But... I don't know. Maybe it was the russet in the cheeks of the fat mothers trundling by with their giggling children.

Maybe it was the lack of bilboards in the city streets.

Maybe it was the talk of how the European Union would slowly right the wrongs of the hulking beast that is the nation that holds too many by their testicles by the sheer volume of their consumption, and how my career will be better off here in ten years.

Something, though, something in the sheer bliss of reflecting their smiles back at them...

... had me doubting my earlier thoughts that perhaps Canada really is a place I should be returning to.

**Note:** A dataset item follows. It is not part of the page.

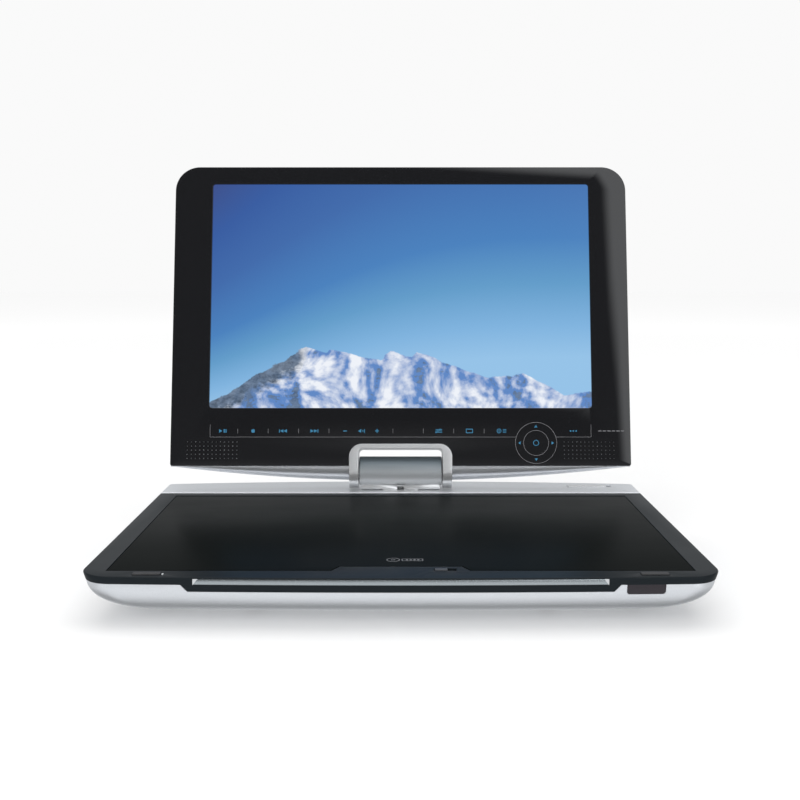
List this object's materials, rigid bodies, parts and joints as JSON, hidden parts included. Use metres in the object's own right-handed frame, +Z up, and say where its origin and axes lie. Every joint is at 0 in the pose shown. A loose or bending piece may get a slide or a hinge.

The crazy open mindedness lives in them too.

And brighter still.

And...

Somewhere in all that I met Nine and Mr. Pyke hugged her lovely shoulders,

And returned to these grey Parisian streets and once again slowly woke up to realize that even Montreal has cobblestones, and while France has perfect wine and every place is just a train ride away, and that Belgium still holds real families behind daintily etched walls...

And eventually remembered that I have laughed anywhere and everywhere, and that no matter where I am my career is in my hands and not the hands of a recession they're afraid to call a depression.

Still somehow, the storm is still roiling inside.

So many words and I've all but missed recording the perfect glee of the days just passed.

(yes, even the flirtateous gym teacher ;)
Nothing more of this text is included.